The Clydesdale was originally used for agriculture, hauling coal in Lanarkshire, and heavy hauling in Glasgow. Today, Clydesdales are still used for draught purposes, including agriculture, logging, and driving. They are also shown and ridden, as well as kept for pleasure. Clydesdales are known to be the popular breed choice with carriage services and parade horses because of their white, feathered legs.

Along with carriage horses, Clydesdales are also used as show horses. They are shown in lead line and harness classes at county and state fairs, as well as national exhibitions.
Some of the most famous members of the breed are the teams that make up the hitches of the Budweiser Clydesdales. The Budweiser Brewery first formed these teams at the end of Prohibition, and they have since become an international symbol of both the breed and the brand. The Budweiser breeding programme, with its strict standards of colour and conformation, have influenced the look of the breed in the United States to the point that many people believe that Clydesdales are always bay with white markings.

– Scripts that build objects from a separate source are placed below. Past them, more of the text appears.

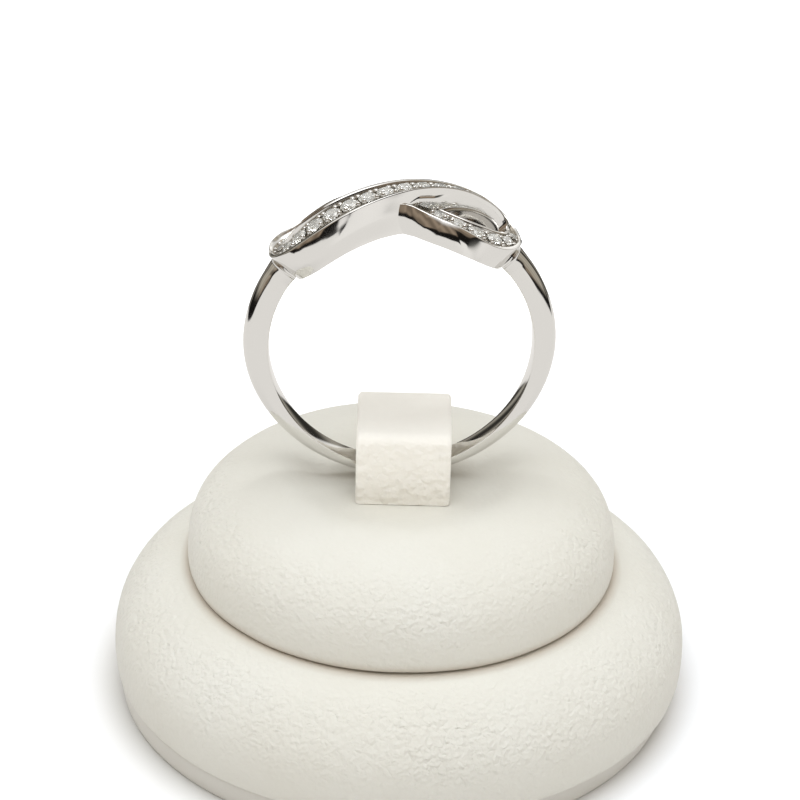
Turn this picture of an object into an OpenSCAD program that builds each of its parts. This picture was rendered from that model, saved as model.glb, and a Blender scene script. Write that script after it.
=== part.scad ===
// Infinity ring with pave-set stones, held by a leatherette clip on a round
// two-tier display stand. Millimetres, Z up, the stand's base centre at the origin.
// The ring's hole runs front to back along Y, and the viewer stands at -Y.

/* [Ring] */
// Diameter of the finger hole
finger_d = 17.3; // [16.6:0.1:18]
// Turn of the ring in its own plane, as it leans in the clip, degrees
ring_turn = 3.2; // [0:0.1:6]
// Turn of the ring about an upright line, as it stands in the clip, degrees
ring_swing = 3.2; // [0:0.1:4]
// Distance of the ring's middle to the left of the stand's axis
ring_shift = 0.33; // [0:0.01:0.6]
// Width of the shank at the bottom
shank_w_low = 1.6; // [1.4:0.05:1.9]
// Width of the shank where it meets the head
shank_w_top = 2.1; // [1.8:0.05:2.4]
// Thickness of the shank at the bottom
shank_t_low = 0.84; // [0.75:0.01:0.95]
// Thickness of the shank at the shoulders
shank_t_top = 1.5; // [1.2:0.05:1.6]

/* [Head] */
// Half angle from the head's middle to the loops' outer tips, degrees
tip_angle = 48.8; // [47:0.1:51]
// Half angle from the head's middle to the far end of each eye, degrees
eye_angle = 42; // [41:0.1:43.5]
// Half the depth of the ribbon at the crossing, front to back
waist_y = 1.72; // [1.5:0.02:1.9]
// How far the loops swing front and back about the waist
swing_y = 1.74; // [1.5:0.02:1.9]
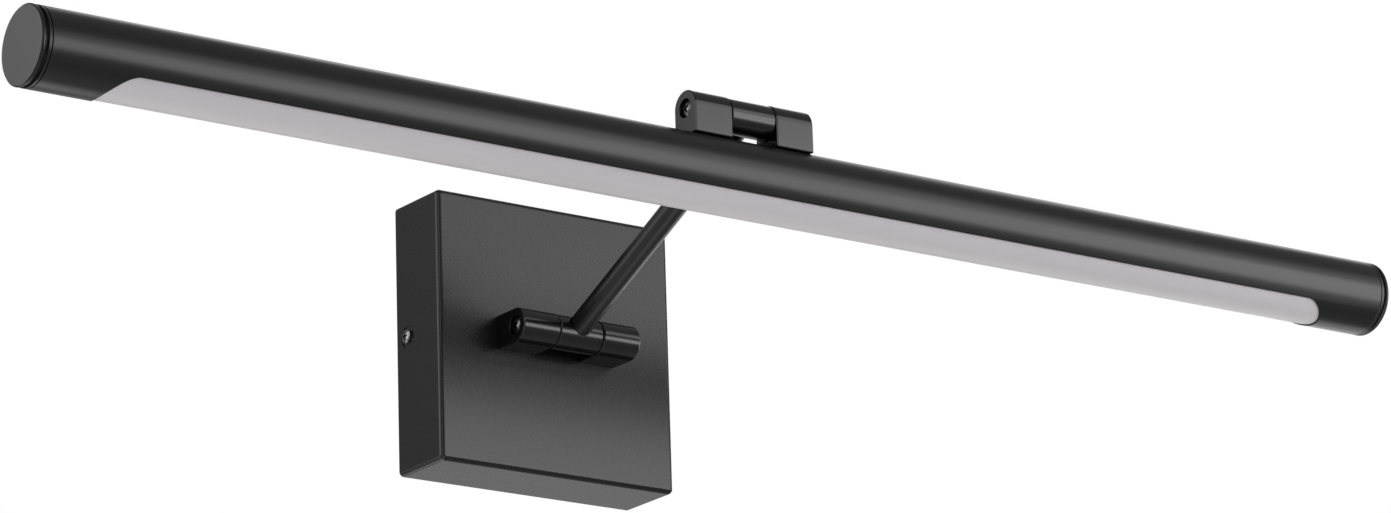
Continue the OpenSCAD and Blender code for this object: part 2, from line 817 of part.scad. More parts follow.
// The lens: a trough that lies in the tube under its ribs, with a pad that fills the window.
module diffuser() {
    trough_r = bore_r - slide_fit;
    rim_z = groove_z - rib_t - slide_fit;
    pad_l = window_l - 2 * window_gap;
    pad_w = window_w - 2 * window_gap;
    color("#e2e0de")
        in_tube()
            difference() {
                union() {
                    intersection() {
                        rod_x(2 * trough_r, -inside_l / 2, inside_l / 2, $fn = 128);
                        translate([-lamp_l / 2, -tube_r, -tube_r]) cube([lamp_l, tube_d, tube_r + rim_z]);
                    }
                    intersection() {
                        rod_x(tube_d - 2 * diffuser_recess, -window_l / 2, window_l / 2, $fn = 128);
                        translate([0, 0, -tube_r])
                            linear_extrude(tube_r + rim_z - cut)
                                slot_outline(pad_l, pad_w);
                    }
                }
                rod_x(2 * (trough_r - diffuser_wall), -lamp_l / 2, lamp_l / 2, $fn = 128);
            }
}

// ---------------------------------------------------------------- inside the lamp tube

function led_x(i) = (i - (led_count - 1) / 2) * led_pitch;

// The board's screws sit midway between two LEDs, at these shares of the row's half length.
board_screw_shares = [0.16, 0.56, 0.94];
board_screw_places = [
    for (side = [-1, 1], share = board_screw_shares)
        side * led_pitch * round(share * led_count / 2)
];

module led_carrier() {
    color("#c9cbce")
        in_tube()
            difference() {
                translate([-inside_l / 2, -carrier_w / 2, carrier_z]) cube([inside_l, carrier_w, carrier_t]);
                for (x = board_screw_places)
                    translate([x, 0, carrier_z - cut])
                        cylinder(d = board_screw_d + 2 * thread_fit, h = carrier_t + 2 * cut);
                translate([wire_x, 0, carrier_z - cut]) cylinder(d = channel_d, h = carrier_t + 2 * cut);
            }
}

module led_board() {
    color("#f2f2ee")
        in_tube()
            difference() {
                translate([-board_l / 2, -board_w / 2, board_z]) cube([board_l, board_w, board_t]);
                for (x = board_screw_places)
                    translate([x, 0, board_z - cut])
                        cylinder(d = board_screw_d + 2 * screw_clearance, h = board_t + 2 * cut);
                translate([wire_x, 0, board_z - cut]) cylinder(d = channel_d, h = board_t + 2 * cut);
            }
}

module led_chips() {
    color("#e8d77c")
        in_tube()
            for (i = [0:led_count - 1])
                translate([led_x(i) - led_l / 2, -led_w / 2, board_z - led_t])
                    cube([led_l, led_w, led_t]);
}

module board_screws() {
    color(steel)
        in_tube()
            for (x = board_screw_places)
                translate([x, 0, board_z])
                    rotate([180, 0, 0])
                        screw(board_screw_d, board_t + carrier_t, board_head_d, board_head_t);
}

// The bar inside the tube that the ears' screws pull against.
module ear_backing_bar() {
    color(steel)
        in_tube()
            difference() {
                intersection() {
                    translate([-ear_end_x, -backing_w / 2, backing_z])
                        cube([2 * ear_end_x, backing_w, backing_t]);
                    rod_x(2 * (bore_r - slide_fit / 2), -knuckle_w, knuckle_w, $fn = 128);
                }
                for (side = [-1, 1])
                    translate([side * ear_screw_x, 0, backing_z - cut])
                        cylinder(d = ear_screw_d + 2 * screw_clearance, h = backing_t + 2 * cut);
                translate([wire_x, 0, backing_z - cut]) cylinder(d = grommet_d, h = backing_t + 2 * cut);
            }
}

module tube_grommet() {
    color("#1c1c1c")
        in_tube()
            translate([wire_x, 0, backing_z])
                rotate([180, 0, 0])
                    grommet(seat_z - backing_z);
}

// The lead from the tip of the lamp's hollow bolt down the right ear to the LED board.
module lamp_lead() {
    turn_r = (wire_x - bolt_tip_x) / 3;
    end_z = board_z - led_t - (lamp_pivot_z - tube_axis_z);
    color("#d8d8d4")
        at_lamp_pivot()
            lead([
                [bolt_tip_x, 0, 0], [wire_x - turn_r / 3, 0, 0], [wire_x - turn_r / 9, 0, -turn_r / 9],
                [wire_x, 0, -turn_r / 3], [wire_x, 0, end_z]
            ], lead_d, [0, 1, 0]);
}

// ---------------------------------------------------------------- driver and wiring

module driver_pad() {
    color("#3a3a3a")
        translate([-driver_l / 2 + pad_inset, canopy_back_of_front_y, driver_z + pad_inset])
            cube([driver_l - 2 * pad_inset, pad_t, driver_h - 2 * pad_inset]);
}

// The driver's case, with a cable neck at each end.
module led_driver() {
    color("#ececea") {
        translate([-driver_l / 2, driver_back_y, driver_z]) cube([driver_l, driver_t, driver_h]);
        translate([0, driver_mid_y, driver_mid_z])
            for (side = [-1, 1])
                mirror([side < 0 ? 1 : 0, 0, 0])
                    rod_x(driver_neck_d, driver_l / 2, driver_l / 2 + driver_neck_l);
    }
}

// From the tip of the wall knuckle's hollow bolt, through the right ear's foot and the canopy,
// and round to the driver's right-hand neck.
module driver_output_lead() {
    turn_r = (wire_x - bolt_tip_x) / 3;
    neck_x = driver_l / 2 + driver_neck_l;
    inside_y = stiffener_y + grommet_flange_t;
    color("#d8d8d4")
        lead(route([bolt_tip_x + running_gap, wall_pivot_y, 0], [
            [wire_x - turn_r / 3, wall_pivot_y, 0],
            [wire_x, wall_pivot_y + turn_r / 3, 0],
            [wire_x, canopy_front_y, 0],
            [wire_x, inside_y, 0],
            [wire_x + bend, inside_y + bend, 0],
            [neck_x + bend, driver_mid_y, driver_z - bend],
            [neck_x + 2 * bend, driver_mid_y, driver_mid_z - 2 * bend],
            [neck_x + bend, driver_mid_y, driver_mid_z - bend / 4],
            [neck_x + bend / 2, driver_mid_y, driver_mid_z]
        ], [neck_x, driver_mid_y, driver_mid_z]), lead_d, [0, 0, 1]);
}

// The driver's two mains leads, from its left-hand neck to the terminal block.
module driver_input_leads() {
    neck_x = -driver_l / 2 - driver_neck_l;
    color("#3b3b3b")
        for (i = [0, 1]) {
            apart = (i - 0.5) * (mains_wire_d + mains_pair_gap);
            pole_x = (i - 1) * pole_pitch;
            lead(route([neck_x, driver_mid_y, driver_mid_z - apart], [
                [neck_x - bend / 4, driver_mid_y, driver_mid_z - apart],
                [neck_x - 5 / 4 * bend + apart, driver_mid_y, driver_mid_z - bend - apart],
                [neck_x - 5 / 4 * bend + apart, driver_mid_y + bend, 0],
                [neck_x + bend / 2 + apart, wire_entry_y - bend, block_top_z + bend + apart],
                [pole_x - 3 / 2 * bend, wire_entry_y, block_top_z + 3 / 2 * bend + 2 * apart],
                [pole_x, wire_entry_y, block_top_z + bend / 2]
            ], [pole_x, wire_entry_y, block_top_z]), mains_wire_d, [0, 1, 0]);
        }
}

// A three-pole terminal block with a well over each clamp screw.
module terminal_block() {
    color("#e9e6dc")
        difference() {
            translate([-block_l / 2, block_front_y, block_z]) cube([block_l, block_t, block_h]);
            for (pole = [-1:1], row = clamp_rows)
                translate([pole * pole_pitch, 0, block_z + row])
                    rod_y(clamp_well_d, block_front_y - cut, block_front_y + clamp_well_t);
            for (side = [-1, 1])
                translate([side * block_screw_x, 0, block_z + block_h / 2]) {
                    rod_y(block_screw_d + 2 * screw_clearance, block_front_y - cut, 0);
                    rod_y(block_head_d + 2 * screw_clearance, block_front_y - cut,
                        block_front_y + block_well_t);
                }
        }
}

module terminal_clamp_screws() {
    color(brass)
        for (pole = [-1:1], row = clamp_rows)
            translate([pole * pole_pitch, block_front_y + clamp_well_t, block_z + row])
                difference() {
                    rod_y(clamp_screw_d, -clamp_screw_t, 0);
                    translate([-clamp_screw_d, -clamp_screw_t - cut, -clamp_slot_w / 2])
                        cube([2 * clamp_screw_d, clamp_slot_t + cut, clamp_slot_w]);
                }
}

module terminal_block_screws() {
    color(steel)
        for (side = [-1, 1])
            translate([side * block_screw_x, block_front_y + block_well_t, block_z + block_h / 2])
                rotate([90, 0, 0])
                    screw(block_screw_d, block_t - block_well_t + bracket_t, block_head_d, block_head_t);
}

module earth_screw() {
    color("#4c8a4f")
        translate([earth_x, -bracket_t, earth_z])
            rotate([90, 0, 0])
                screw(earth_screw_d, bracket_t, earth_head_d, earth_head_t);
}

// The earth lead, from the block's third pole to the earth screw's head.
module earth_lead() {
    head_x = earth_x - earth_head_d / 2;
    head_y = -bracket_t - earth_head_t / 2;
    color("#5d9a48")
        lead(route([pole_pitch, wire_entry_y, block_top_z], [
            [pole_pitch, wire_entry_y, block_top_z + bend / 2],
            [pole_pitch + bend, wire_entry_y, block_top_z + bend],
            [pole_pitch + 3 * bend, wire_entry_y + bend / 4, block_top_z + bend / 2],
            [head_x - bend, head_y - bend / 4, earth_z + bend / 4],
            [head_x - bend / 4, head_y, earth_z]
        ], [head_x, head_y, earth_z]), mains_wire_d, [0, 1, 0]);
}

// ---------------------------------------------------------------- the part

canopy();
canopy_side_screws();
wall_bracket();
canopy_stiffener();
canopy_grommet();
wall_ear_left();
wall_ear_right();
wall_ear_screws();
wall_pivot_bolt();
led_driver();
driver_pad();
driver_output_lead();
driver_input_leads();
terminal_block();
terminal_clamp_screws();
terminal_block_screws();
earth_screw();
earth_lead();
wall_barrel();
wall_pivot_screw();
wall_pivot_washers();
arm_rod();
arm_lead();
lamp_barrel();
lamp_pivot_screw();
lamp_pivot_washers();
lamp_pivot_bolt();
lamp_ear_left();
lamp_ear_right();
lamp_ear_screws();
ear_backing_bar();
tube_grommet();
lamp_tube();
end_cap_left();
end_cap_right();
diffuser();
led_carrier();
led_board();
led_chips();
board_screws();
lamp_lead();
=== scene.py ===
from math import cos, pi, radians, sin, tan

import bpy
from mathutils import Matrix, Vector


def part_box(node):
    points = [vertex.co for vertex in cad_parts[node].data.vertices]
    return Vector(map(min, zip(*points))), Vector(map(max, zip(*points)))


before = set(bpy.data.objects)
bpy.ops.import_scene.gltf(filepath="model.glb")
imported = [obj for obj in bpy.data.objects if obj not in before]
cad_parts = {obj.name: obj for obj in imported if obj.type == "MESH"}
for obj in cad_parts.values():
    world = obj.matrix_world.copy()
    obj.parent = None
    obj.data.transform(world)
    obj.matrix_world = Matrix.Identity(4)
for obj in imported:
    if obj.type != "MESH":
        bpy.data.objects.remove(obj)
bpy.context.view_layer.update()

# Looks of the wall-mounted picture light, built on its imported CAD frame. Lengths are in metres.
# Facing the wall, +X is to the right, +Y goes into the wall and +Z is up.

MM = 0.001


def direction(turn, rise):
    """Straight at the wall, turned towards +X by turn and raised by rise, both in radians."""
    return Vector((sin(turn) * cos(rise), cos(turn) * cos(rise), sin(rise)))


# ---------------------------------------------------------------- camera

CAMERA_PLACE = Vector((-1.25956, -1.85961, -0.645725))
CAMERA_TURN = radians(35.862)                # turned to the right of straight at the wall
CAMERA_RISE = radians(17.044)                # looking up
CAMERA_ROLL = radians(1.756)
SENSOR_WIDTH = 36.0                          # mm
FOCAL_LENGTH = 151.65                        # mm
SHIFT_X = 0.00928                            # in widths of the picture
SHIFT_Y = -0.00228
CLIP_END = 20


def add_camera():
    ahead = direction(CAMERA_TURN, CAMERA_RISE)
    level_right = Vector((cos(CAMERA_TURN), -sin(CAMERA_TURN), 0))
    level_down = ahead.cross(level_right)
    right = level_right * cos(CAMERA_ROLL) + level_down * sin(CAMERA_ROLL)
    down = level_down * cos(CAMERA_ROLL) - level_right * sin(CAMERA_ROLL)
    axes = Matrix((right, -down, -ahead)).transposed().to_4x4()
    data = bpy.data.cameras.new("camera")
    data.sensor_width = SENSOR_WIDTH
    data.lens = FOCAL_LENGTH
    data.shift_x = SHIFT_X
    data.shift_y = SHIFT_Y
    data.clip_end = CLIP_END
    camera = bpy.data.objects.new("camera", data)
    camera.matrix_world = Matrix.Translation(CAMERA_PLACE) @ axes
    bpy.context.scene.collection.objects.link(camera)
    bpy.context.scene.camera = camera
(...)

== Influence on other breeds ==

In the second half of the 1800s, Clydesdale and Shire blood was added to the Irish Draught breed in an attempt to reinvigorate that declining breed. However, those efforts were not seen as successful, as Irish Draught breeders thought the Clydesdale blood made their horses coarser and prone to lower leg faults, such as tied-in below the knee.

The Australian Draught horse was created using European draft breeds, including the Clydesdale, imported in the late 1800s.

In the early 1900s it was considered profitable to breed Clydesdale stallions to Dales Pony mares to create a mid-sized draught horses for pulling commercial wagons and military artillery. Unfortunately, after just a few years, the Dales breed was two-thirds Clydesdale. They started a breed registry in 1916 to preserve the Dales, and by 1923 the Army was buying only Dales with no signs of carthorse blood. The modern Dales shows no signs of Clydesdale characteristics.

The Clydesdale contributed to the development of the Gypsy horse in Great Britain along with Friesian, Shire and Dale, although no written records were kept.